Because they are rare, extreme weather events inevitably attract public and scientific attention. The most unusual events are regularly documented as part of routine climate monitoring by meteorological services, and put into the perspective of climate change by attribution studies through quantities such as a probability ratio. However, it is often recognized that (i) the selection of studied events is geographically uneven, and (ii) the definition of a given event, in particular its spatio-temporal scale, is subjective, which may impact the results.

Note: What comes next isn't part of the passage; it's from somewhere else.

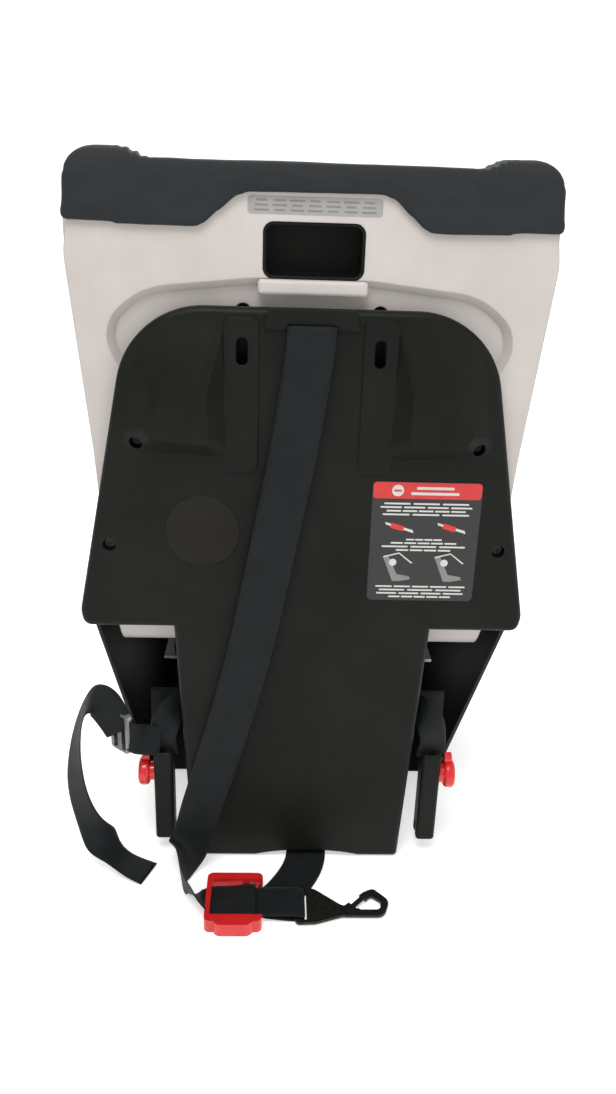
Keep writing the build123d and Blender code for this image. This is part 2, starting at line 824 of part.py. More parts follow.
def front_adjuster():
    """Housing of the harness adjuster on the nose of the pan."""
    body = block(-27, 27, front_y - 12, front_y - gap, pan_top + 4, pan_top + 32)
    body = fillet(body.edges().filter_by(Axis.X), 4)
    body -= block(-20, 20, front_y - 9.6, front_y - 4.4, pan_top, pan_top + 12)
    body -= block(-17, 17, front_y - 20, front_y - 3.6, pan_top + 9, pan_top + 30.6)
    body -= rod((-24, lever_y, lever_z), (24, lever_y, lever_z), 2)
    return body


def adjuster_lever():
    """Flap that frees the webbing when its lower edge is lifted."""
    body = block(-16.4, 16.4, front_y - 11.4, front_y - 8.4, pan_top + 10, lever_z)
    body += rod((-16.4, lever_y, lever_z), (16.4, lever_y, lever_z), 3)
    body -= rod((-20, lever_y, lever_z), (20, lever_y, lever_z), 2 + running)
    return body


def lever_pin():
    return rod((-24, lever_y, lever_z), (24, lever_y, lever_z), 2)


# ---- lower anchors -------------------------------------------------------------------------
def latch_box():
    """Left connector's plastic cover, open at its foot and front, where the jaw swings."""
    body = soft_block(latch_x - latch_thick / 2, latch_x + latch_thick / 2, latch_y - latch_deep / 2,
                      latch_y + latch_deep / 2, latch_bottom + 1, latch_top, 4)
    body -= block(latch_x - 5, latch_x + 5, latch_y - latch_deep, latch_y, 0, jaw_z + 4)
    body -= block(latch_x - 20, latch_x + 20, latch_y - 4, latch_y + 4, 0, latch_bottom + 19)
    body -= block(latch_x - 5, latch_x + 5, latch_y - 9.4, latch_y + 9.4, 0, latch_top - 42)
    body -= rod((latch_x + 4, latch_y, button_z), (latch_x + 40, latch_y, button_z), button_radius + gap)
    body -= block(latch_x - 3, latch_x + 3, latch_y - 9, latch_y + 9, latch_top - 8, latch_top + 2)
    return body


def latch_plates():
    """Steel side plates of one connector, with the mouth for the anchor bar."""
    side = outline([
        (latch_y - 9, latch_top - 42, 3),
        (latch_y + 9, latch_top - 42, 3),
        (latch_y + 9, latch_bottom, 4),
        (latch_y + 3.5, latch_bottom, 2),
        (latch_y + 3.5, latch_bottom + 18, 3.5),
        (latch_y - 3.5, latch_bottom + 18, 3.5),
        (latch_y - 3.5, latch_bottom, 2),
        (latch_y - 9, latch_bottom, 4),
    ])
    plates = []
    for low in (latch_x - 4.7, latch_x + 2.7):
        plate = across(side, low, low + 2)
        plate -= rod((latch_x - 10, latch_y, jaw_z), (latch_x + 10, latch_y, jaw_z), jaw_pin_radius)
        plates.append(plate.solid())
    return plates


def latch_jaw():
    """Pawl that closes the mouth, on its pin between the two plates."""
    side = outline([
        (latch_y - 7, jaw_z + 6, 3),
        (latch_y + 6, jaw_z + 6, 3),
        (latch_y + 6, jaw_z - 7, 3),
        (latch_y + 2, jaw_z - 7, 2),
        (latch_y - 2, latch_bottom + 3, 1),
        (latch_y - 7, latch_bottom + 3, 2),
    ])
    body = across(side, latch_x - 2.2, latch_x + 2.2)
    pin = rod((latch_x - 10, latch_y, jaw_z), (latch_x + 10, latch_y, jaw_z), jaw_pin_radius + running)
    return body - pin


def latch_button():
    """Red release knob on a stem in the connector's outer face."""
    knob = rod((latch_x + 14.6, latch_y, button_z), (latch_x + 26, latch_y, button_z), knob_radius)
    knob = fillet(knob.edges(), 4)
    knob += rod((latch_x + 14.6, latch_y, button_z + 19), (latch_x + 22, latch_y, button_z + 19), 5.5)
    return knob + rod((latch_x + 9.3, latch_y, button_z), (latch_x + 16, latch_y, button_z), button_radius)


def latch_pin():
    return rod((latch_x - 4.7, latch_y, jaw_z), (latch_x + 4.7, latch_y, jaw_z), jaw_pin_radius)


def both(piece):
    """Left and right copies of one solid as a group."""
    return Compound(children=[piece.solid(), mirrored(piece).solid()])


def latch_strap():
    """Webbing through the belt tunnel, hung over each side down to the two connectors."""
    body = block(-latch_x - 18, latch_x + 18, tunnel_y, tunnel_y + web_thick, tunnel_z - 18, tunnel_z + 18)
    for hand in (-1, 1):
        drop = ribbon([(tunnel_y + 1, tunnel_z + 17.2), (latch_y, tunnel_z + 17.2), (latch_y, latch_top - 8)],
                      [14], hand * (latch_x + 0.5), 36, web_thick)
        body += drop & block(-200, 200, 0, 300, latch_top + gap, 300)
        body += block(hand * latch_x - 2.6, hand * latch_x + 2.6, latch_y - web_thick / 2,
                      latch_y + web_thick / 2, latch_top - 7, latch_top + 4)
    return body


def latch_adjuster():
    """Three-bar slide that sets the length of the lower anchor webbing."""
    frame = Pos(tail_root_x, tail_root_z) * RectangleRounded(26, 44, 4)
    frame -= Pos(tail_root_x - 6, tail_root_z) * Rectangle(6, 38)
    frame -= Pos(tail_root_x + 6, tail_root_z) * Rectangle(6, 38)
    frame = along(frame, tail_y - 3, tail_y + 3)
    return frame.rotate(Axis((tail_root_x, tail_y, 0), (0, 0, 1)), slide_turn)


def latch_tail():
    """Free end of the lower anchor webbing: out of its slide, round in a loop, onto the floor."""
    line = FilletPolyline(*[(x, z) for x, z in tail_route], radius=tail_radii)
    band = trace(line, 30)
    hanging = along(band, tail_y - web_thick / 2, tail_y + web_thick / 2)
    hanging -= block(-400, 400, 0, 400, -100, gap)
    flat = outline([(x, y, 2) for x, y in tail_end])
    return hanging + extrude(Pos(0, 0, gap) * flat, web_thick)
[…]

In previous work, we proposed an objective method of event definition, consisting in the automatic selection of the spatio-temporal window maximizing the event rarity. Importantly, we showed that maximizing the event rarity does not bias attribution statements, in the sense that it does not systematically maximize (or minimize) the probability ratio. Here we present how this method can be used to compare several events occurring on different years, seasons, regions, etc. Our objective research procedure works both over time, which can be useful for routine climate monitoring, and over space, which can resolve the geographical selection bias of attribution studies. Ultimately, we provide a selection of the most extreme hot and cold events that have occurred worldwide in the recent past, among which are iconic heat waves such as that seen in 2021 in Canada or 2003 in Europe.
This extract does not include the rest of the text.